• **WORK TO BE COMPLETED**: Output, word for word, every line from the start of the listing down to and including the line that contains "INCH = 25.4"; include nothing else.

• **DATA IN THIS EXERCISE**:
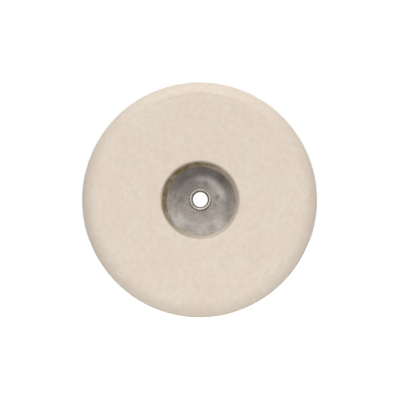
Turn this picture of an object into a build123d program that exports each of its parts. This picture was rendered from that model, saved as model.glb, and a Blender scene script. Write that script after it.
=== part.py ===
from build123d import *
import os
from math import cos, radians, sin, tan

# Felt polishing wheel with a recessed steel hub, for the end of a lapidary arbor.
#
# Frame: the wheel turns about Y and its centre is the origin.  The working face, with the
# recess for the arbor nut, looks along -Y.  The arbor enters from the back, along -Y.
# All lengths are in millimetres.  Every profile is drawn in the XY plane, with X as the
# radius and Y as the place along the axis, and is revolved about Y.

INCH = 25.4

# Wheel
wheel_diameter = 8 * INCH
wheel_width = 1.5 * INCH
bevel_radial = 9.0  # how far the broken edge reaches in from the rim
bevel_axial = 8.5  # and back from each face
bevel_blend = 14.0  # radius that rounds both ends of the bevel, so that little of it is flat

# Recess for the arbor nut, in the working face
recess_diameter = 2.6875 * INCH  # at the mouth, before it is rounded
recess_lip = 2.0  # rounding of the felt at the mouth
foot_diameter = 62.0  # of the recess where its tapered wall ends, just outside the plate
foot_depth = 8.4  # from the working face to there
wall_depth = 12.0  # how far the wall runs on down, past the plate's rim
hub_depth = 13.0  # from the working face to the flat of the front plate

# Hub plates
plate_thickness = 1.5
front_plate_diameter = 61.0
dish_seat_radius = 10.6  # of the flat at the plate's centre, which the sleeve's lip sits on
dish_floor_slope = 4.0  # of the shallow floor round that flat
dish_bend_radius = 21.2  # radius at which the floor turns up into a cone
dish_cone_slope = 22.0
dish_blend = 15.0  # inside radius of both bends
rim_rounding = 0.5
rear_plate_diameter = 2.5 * INCH
rear_plate_thickness = 2.0
sheared_edge = 0.4  # chamfer on the rear plate's rim

# Tubular rivet that joins the plates and takes the arbor
sleeve_bore = 13.0  # free fit on a 1/2 in. arbor
sleeve_wall = 1.2
lip_diameter = 19.2  # over the rolled front lip
lip_height = 1.5  # above the plate
crest_diameter = 17.3  # of the highest line of the lip
flare_width = 1.1  # how far the rear end is spread into the rear plate
flare_length = 1.5

# Places worked out from those
wheel_radius = wheel_diameter / 2
recess_radius = recess_diameter / 2
foot_radius = foot_diameter / 2
face_y = -wheel_width / 2
back_y = wheel_width / 2
plate_y = face_y + hub_depth  # front of the front plate's flat
foot_y = face_y + foot_depth
wall_end_y = face_y + wall_depth
rear_plate_y = back_y - rear_plate_thickness  # inner side of the rear plate
front_plate_radius = front_plate_diameter / 2
rear_plate_radius = rear_plate_diameter / 2
bore_radius = sleeve_bore / 2
sleeve_radius = bore_radius + sleeve_wall
flare_radius = sleeve_radius + flare_width
flare_y = back_y - flare_length

os.makedirs("parts", exist_ok=True)


def dish_corners(behind, last_radius):
    """The plate's seat, shallow floor and cone, at a distance behind its front surface."""
    floor = radians(dish_floor_slope)
    cone = radians(dish_cone_slope)
    seat_radius = dish_seat_radius + behind * tan(floor / 2)
    seat_y = plate_y + behind
    bend_radius = dish_bend_radius + behind * sin((cone + floor) / 2) / cos((cone - floor) / 2)
    bend_y = seat_y - (bend_radius - seat_radius) * tan(floor)
    last_y = bend_y - (last_radius - bend_radius) * tan(cone)
    return [
        (sleeve_radius, seat_y),
        (seat_radius, seat_y),
        (bend_radius, bend_y),
        (last_radius, last_y),
    ]


def finish(part, name):
    """Labels a finished piece and writes it as its own STEP file."""
    part.label = name
    export_step(part, f"parts/{name}.step")


# Felt body: one block of hard pressed wool, turned all over.  The recess tapers in from its
# mouth to the plate's rim and then runs straight down past it.  Its floor is turned to fit
# the back of the front plate.
ledge_radius = front_plate_radius - plate_thickness
with BuildPart() as felt_body:
    with BuildSketch() as felt_profile:
        with BuildLine():
            seat = dish_corners(plate_thickness, ledge_radius)
            seat_line = FilletPolyline(*seat, radius=dish_blend + plate_thickness)
            Polyline(
                seat_line @ 1,
                (ledge_radius, wall_end_y),
                (foot_radius, wall_end_y),
                (foot_radius, foot_y),
                (recess_radius, face_y),
                (wheel_radius - bevel_radial, face_y),
                (wheel_radius, face_y + bevel_axial),
                (wheel_radius, back_y - bevel_axial),
                (wheel_radius - bevel_radial, back_y),
                (rear_plate_radius, back_y),
                (rear_plate_radius, rear_plate_y),
                (sleeve_radius, rear_plate_y),
                seat_line @ 0,
            )
        make_face()
        bevel_start = wheel_radius - bevel_radial - 0.01
        bevel_corners = felt_profile.vertices().filter_by(lambda v: v.X > bevel_start)
        fillet(bevel_corners, bevel_blend)
        mouth = felt_profile.vertices().sort_by_distance((recess_radius, face_y))[0]
        fillet(mouth, recess_lip)
    revolve(axis=Axis.Y)
finish(felt_body.part, "felt_body")

# Front hub plate: a steel pressing with a flat centre, a shallow floor round it and a cone
# that rises towards the working face, so that the arbor nut sits in a dish below the felt.
with BuildPart() as front_hub_plate:
    with BuildSketch() as dish_profile:
        with BuildLine():
            front = dish_corners(0, front_plate_radius)
            back = dish_corners(plate_thickness, front_plate_radius)
            front_line = FilletPolyline(*front, radius=dish_blend)
            back_line = FilletPolyline(*back, radius=dish_blend + plate_thickness)
            Line(front_line @ 1, back_line @ 1)
            Line(front_line @ 0, back_line @ 0)
        make_face()
        rim_corners = dish_profile.vertices().group_by(Axis.X)[-1]
        fillet(rim_corners, rim_rounding)
    revolve(axis=Axis.Y)
finish(front_hub_plate.part, "front_hub_plate")

# Rear hub plate: a flat steel disc let in flush with the back, which bears on the arbor's
# collar.  Its hole is countersunk for the spread end of the sleeve.
with BuildPart() as rear_hub_plate:
    with BuildSketch():
        with BuildLine():
            Polyline(
                (sleeve_radius, rear_plate_y),
                (rear_plate_radius, rear_plate_y),
                (rear_plate_radius, back_y - sheared_edge),
                (rear_plate_radius - sheared_edge, back_y),
                (flare_radius, back_y),
                (sleeve_radius, flare_y),
                close=True,
            )
        make_face()
    revolve(axis=Axis.Y)
finish(rear_hub_plate.part, "rear_hub_plate")

# Arbor sleeve: a steel tube through both plates.  Its front end is rolled outwards over the
# front plate in a rounded lip, with a trumpet mouth inside, and its rear end is spread into
# the rear plate, so that it clamps the felt between them.
with BuildPart() as arbor_sleeve:
    with BuildSketch():
        with BuildLine():
            crest_radius = crest_diameter / 2
            lip_radius = lip_diameter / 2
            crest_y = plate_y - lip_height
            mouth_roll = crest_radius - bore_radius  # radius of the trumpet mouth
            lip_roll = lip_radius - crest_radius  # and of the lip's outer edge
            CenterArc((crest_radius, crest_y + mouth_roll), mouth_roll, 180, 90)
            CenterArc((crest_radius, crest_y + lip_roll), lip_roll, 270, 90)
            Polyline(
                (lip_radius, crest_y + lip_roll),
                (lip_radius, plate_y),
                (sleeve_radius, plate_y),
                (sleeve_radius, flare_y),
                (flare_radius, back_y),
                (flare_radius - sleeve_wall, back_y),
                (bore_radius, flare_y),
                (bore_radius, crest_y + mouth_roll),
            )
        make_face()
    revolve(axis=Axis.Y)
finish(arbor_sleeve.part, "arbor_sleeve")
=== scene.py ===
from math import atan, atan2, cos, hypot, pi, radians, sin, tan

import bmesh
import bpy
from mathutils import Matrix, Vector, noise


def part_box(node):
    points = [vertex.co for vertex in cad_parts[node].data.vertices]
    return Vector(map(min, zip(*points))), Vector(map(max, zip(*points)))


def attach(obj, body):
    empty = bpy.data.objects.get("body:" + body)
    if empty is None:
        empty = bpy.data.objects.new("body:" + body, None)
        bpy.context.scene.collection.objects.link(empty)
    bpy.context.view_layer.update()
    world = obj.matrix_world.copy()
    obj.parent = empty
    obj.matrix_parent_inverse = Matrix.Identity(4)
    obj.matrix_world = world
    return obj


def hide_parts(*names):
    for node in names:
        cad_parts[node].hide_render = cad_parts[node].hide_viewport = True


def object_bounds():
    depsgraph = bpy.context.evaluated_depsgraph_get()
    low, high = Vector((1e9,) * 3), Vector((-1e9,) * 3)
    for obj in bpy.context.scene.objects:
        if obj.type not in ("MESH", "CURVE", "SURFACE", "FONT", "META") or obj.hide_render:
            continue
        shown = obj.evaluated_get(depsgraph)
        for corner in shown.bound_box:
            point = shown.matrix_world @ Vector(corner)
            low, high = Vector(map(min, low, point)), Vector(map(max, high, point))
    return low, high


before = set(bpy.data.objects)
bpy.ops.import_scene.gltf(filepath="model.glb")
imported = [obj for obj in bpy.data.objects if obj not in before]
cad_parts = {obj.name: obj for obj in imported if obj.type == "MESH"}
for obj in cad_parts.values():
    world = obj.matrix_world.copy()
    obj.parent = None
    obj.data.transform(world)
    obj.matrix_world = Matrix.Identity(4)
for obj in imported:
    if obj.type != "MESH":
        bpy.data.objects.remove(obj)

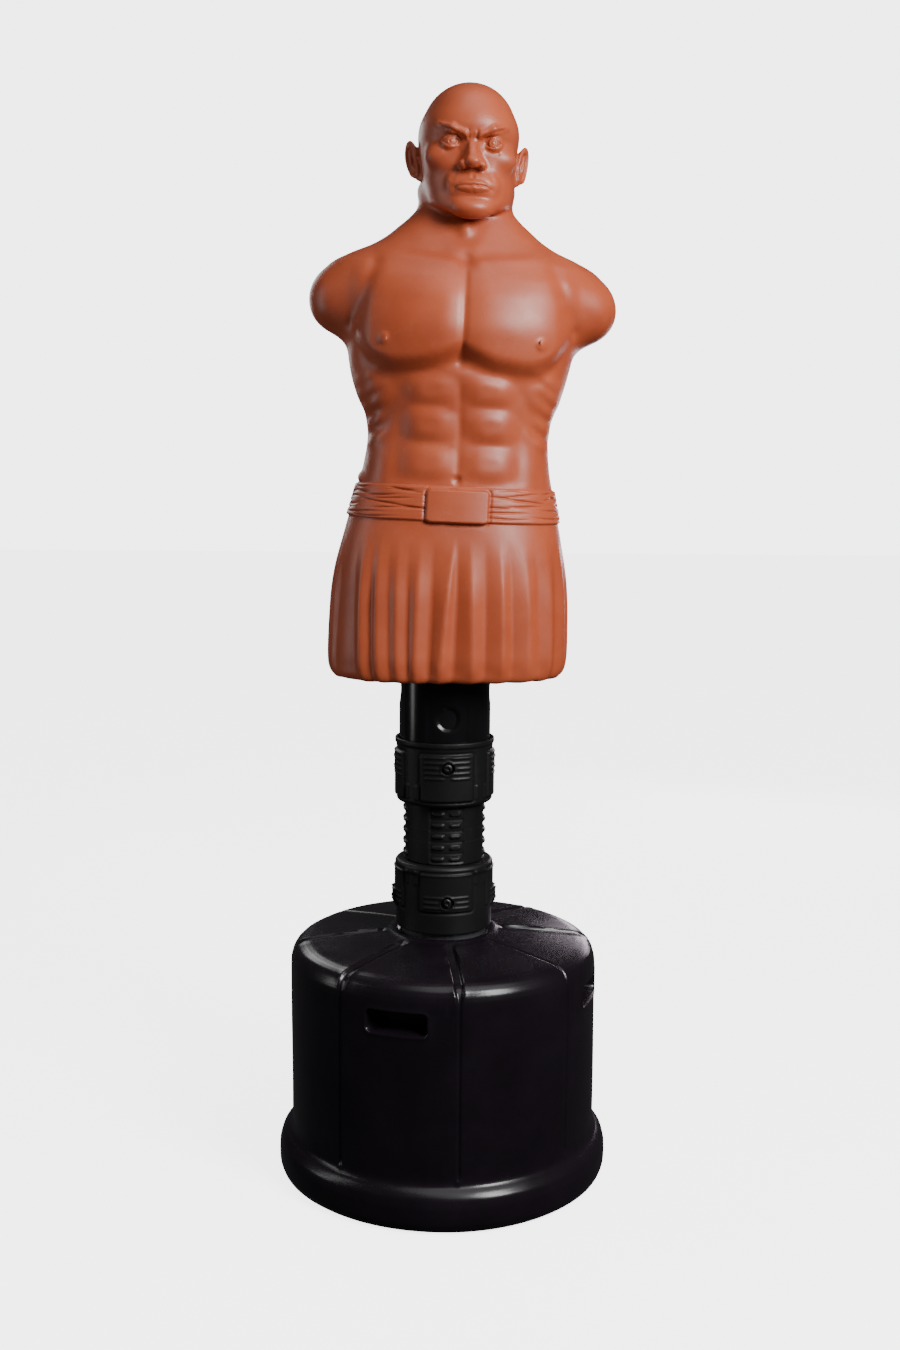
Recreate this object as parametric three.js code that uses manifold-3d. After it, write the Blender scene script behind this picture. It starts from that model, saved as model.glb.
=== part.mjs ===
// Body opponent mannequin: a foam-filled torso on a mast, a flexible rubber column and a fillable base.
// Units are millimetres, +Z is up, -Y is the front, and the origin is the floor centre of the base.
import * as THREE from 'three';
import { mergeVertices } from 'three/addons/utils/BufferGeometryUtils.js';
import Module from 'manifold-3d';

const wasm = await Module();
wasm.setup();

// ---------------------------------------------------------------- driving dimensions
const GAP = 0.3; // clearance between touching pieces

const BASE = {
  radius: 252, footRadius: 273, footHeight: 70, edgeHeight: 391, seatHeight: 402,
  wall: 9, grooves: 8, firstGroove: 6, grooveHalf: 7, grooveLift: 2,
};
const HANDHOLD = {
  count: 4, first: -16.5, width: 100, height: 36, middle: 325, floorRadius: 217.5, corner: 12,
};
const FILLER = { angle: 163.5, radius: 150, hole: 18, spout: 24, spoutTop: 414, cap: 31, capTop: 421.5 };
const COLUMN_TURN = 4; // the column stands turned a little about its axis
const STEM = { radius: 70, bore: 62, bottom: 301, top: 512, socketBottom: 300 };
const CUFF = { wall: 79, panel: 81.5, panelHalfAngle: 32, boltRadius: 5, headRadius: 7.5, sinkRadius: 9.5 };
const LOWER_CUFF = { bottom: 413, top: 524, bossBottom: 450, bossTop: 518, bolt: 466 };
const UPPER_CUFF = { bottom: 622, top: 726, bossBottom: 630, bossTop: 706, bolt: 686 };
const NECK = { radius: 66, bore: 54, ringBottom: 562, ringTop: 582 };
const SPRING = { mean: 43, wire: 5, turns: 5, sides: 6, stepsPerTurn: 10 };
const MAST = {
  radius: 76, bore: 70, top: 1130, trackRadius: 74.2, trackHalfAngle: 26, dimpleRadius: 23, dimpleDepth: 3,
};
const LOCK = { height: 840, pitch: 76, below: 1, above: 3 };
const COLLAR = { radius: 90, bottom: 829, top: 851.4 };
const RECESS = { radius: 112, top: 860 };
const LINER = { bore: 76.8, radius: 80, top: 1212 };
const TORSO = { bottom: 826, skin: 5, leanSlope: 0.037, footOffset: 3.5, leanStart: 120 };

// ---------------------------------------------------------------- solids from three.js geometry
const rad = THREE.MathUtils.degToRad;
const PLAIN = { bevelEnabled: false, curveSegments: 3 };

function solid(geometry) {
  const bare = geometry.clone();
  bare.deleteAttribute('normal');
  bare.deleteAttribute('uv');
  const merged = mergeVertices(bare, 1e-4);
  return new wasm.Manifold(new wasm.Mesh({
    numProp: 3,
    vertProperties: new Float32Array(merged.attributes.position.array),
    triVerts: new Uint32Array(merged.index.array),
  }));
}

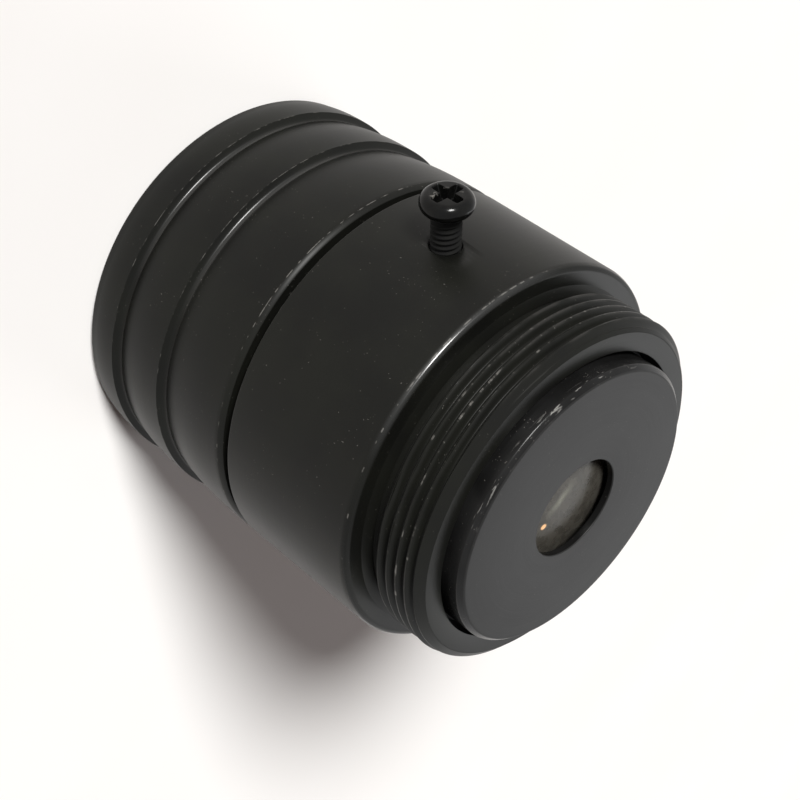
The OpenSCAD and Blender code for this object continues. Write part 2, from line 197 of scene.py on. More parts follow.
# %% Places and patterns on a turned piece
class Spot:
    """The place of a surface point in millimetres, and patterns that follow the lathe."""

    def __init__(self, tree):
        self.point = Wire(tree).make("ShaderNodeTexCoord", output="Object")
        parts = self.point.make("ShaderNodeSeparateXYZ", {}, {0: self.point})
        self.x = parts * (1 / MM)
        self.y = parts.also("Y") * (1 / MM)
        self.z = parts.also("Z") * (1 / MM)
        self.r = (self.x * self.x + self.y * self.y) ** 0.5

    def noise(self, x, y, z, detail=2.0, rough=0.5):
        vector = self.point.make("ShaderNodeCombineXYZ", {}, {0: x, 1: y, 2: z})
        return vector.make("ShaderNodeTexNoise", {"noise_dimensions": "3D"},
                           {"Vector": vector, "Scale": 1.0, "Detail": detail, "Roughness": rough})

    def grain(self, per_mm, detail=2.0):
        """Even noise with this many lumps to the millimetre."""
        return self.noise(self.x * per_mm, self.y * per_mm, self.z * per_mm, detail)

    def rings(self, per_mm, wander=0.12):
        """Fine circles left by the tool, which wander a little round the piece."""
        along = (self.z + self.r * 1.37) * per_mm
        return self.noise(self.x * wander, self.y * wander, along, detail=3.0, rough=0.6)

    def patches(self, round_the_axis, along=0.3, shift=0.0):
        """Long patches round the axis, for wear that comes and goes."""
        return self.noise(self.x / self.r * round_the_axis, self.y / self.r * round_the_axis,
                          self.z * along + shift, detail=3.0)


print("patterns: grain, rings, patches")

# %% [markdown]
# ## Starting a finish
# Each finish is one Principled shader. Numbers that are the same all over the surface are set on the
# shader's own sockets; only what changes over the surface is wired to it.


# %% A new finish
def new_finish(name, fixed):
    """A material with its shader and the place of its points. fixed holds the even numbers."""
    material = bpy.data.materials.new(name)
    material.use_nodes = True
    tree = material.node_tree
    shader = tree.nodes["Principled BSDF"]
    for socket, value in fixed.items():
        shader.inputs[socket].default_value = value
    return material, shader, Spot(tree)


def feed(shader, **wires):
    """Wires patterns to the shader; Base_Color stands for the socket Base Color."""
    for name, wire in wires.items():
        wire.tree.links.new(wire.socket, shader.inputs[name.replace("_", " ")])


def relief(height, strength, depth):
    """A height pattern as a bumped normal; depth is in metres."""
    return height.make("ShaderNodeBump", {}, {"Height": height, "Strength": strength,
                                              "Distance": depth}, output="Normal")


print("a finish is one shader with patterns wired to it")

# %% [markdown]
# ## Black anodised aluminium
# The grip and the barrel are bead-blasted and anodised: a thin, hard, dyed oxide layer over bright
# metal. It is almost black, slightly warm, and satin, with a fine even grain and faint lathe rings.
# Where edges rub, the dye is gone and bare metal shows in broken lines, so each worn edge is given by
# its height and radius, and a noise that follows the edge breaks the line up. Hands and the screw
# side of the camera rub it mostly on one side, so the wear is strongest there; that side is also where
# the lamp's highlights fall, so the lines there are partly painted highlights. A few specks of pale
# dust lie on everything.

# %% The dust, and the edge lines of wear and painted highlight
ALUMINIUM = (0.30, 0.295, 0.28, 1.0)
EDGE_WEAR_AND_HIGHLIGHT = (0.15, 0.145, 0.135, 1.0)
DUST = (0.12, 0.115, 0.105, 1.0)
PALE_CREST = (0.023, 0.0225, 0.021, 1.0)
WEAR_AND_HIGHLIGHT_SIDE = math.radians(20)
PALE_CREST_SIDE = math.radians(-20)


def dust_on(spot, amount):
    """Small pale specks; amount goes from 0 to 1."""
    lumps = spot.grain(9.0, detail=0.0)
    thin = spot.grain(0.45, detail=2.0)
    return (lumps + thin * 0.3).ramp(1.00 - 0.06 * amount, 1.03 - 0.06 * amount)


def wear_and_highlight_on(spot, edges):
    """Broken lines of bare metal along edges, each given as height, radius, width and share. They are made strongest
    on the side where the lamp's highlights fall, so they are partly wear and partly painted highlights.
    """
    towards = (spot.x * math.cos(WEAR_AND_HIGHLIGHT_SIDE) + spot.y * math.sin(WEAR_AND_HIGHLIGHT_SIDE)) / spot.r
    # Painted highlight: the lines are made brightest on the side where the lamp's highlights fall.
    lit_and_rubbed = towards.ramp(0.72, 0.98)
    wear_and_highlight = None
    for number, (height, radius, width, share) in enumerate(edges):
        line = spot.z.near(height, width) * spot.r.near(radius, min(width, 0.08))
        broken = spot.patches(24.0, along=1.0, shift=3.7 * number) + lit_and_rubbed * (0.24 * share)
        line = line * broken.ramp(0.50, 0.74)
        wear_and_highlight = line if wear_and_highlight is None else wear_and_highlight + line
    return wear_and_highlight.ramp(0.15, 0.9)


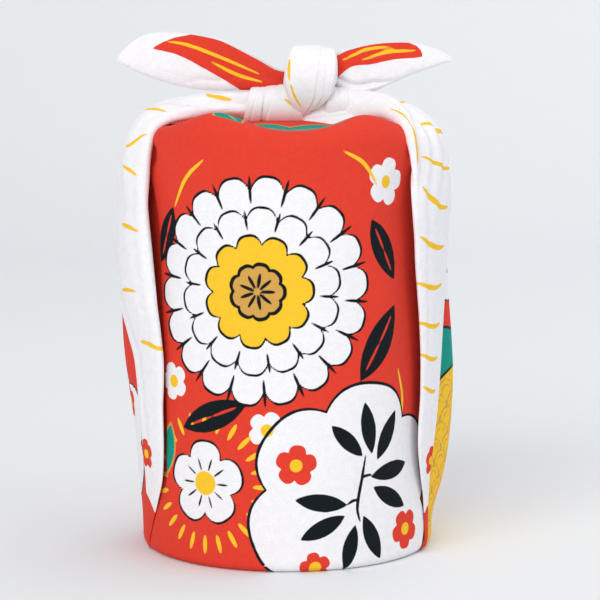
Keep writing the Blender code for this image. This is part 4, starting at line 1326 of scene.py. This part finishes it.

• **OUTPUT OF THE EXERCISE**:
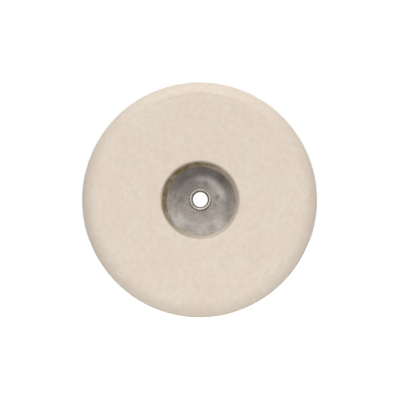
Turn this picture of an object into a build123d program that exports each of its parts. This picture was rendered from that model, saved as model.glb, and a Blender scene script. Write that script after it.
=== part.py ===
from build123d import *
import os
from math import cos, radians, sin, tan

# Felt polishing wheel with a recessed steel hub, for the end of a lapidary arbor.
#
# Frame: the wheel turns about Y and its centre is the origin.  The working face, with the
# recess for the arbor nut, looks along -Y.  The arbor enters from the back, along -Y.
# All lengths are in millimetres.  Every profile is drawn in the XY plane, with X as the
# radius and Y as the place along the axis, and is revolved about Y.

INCH = 25.4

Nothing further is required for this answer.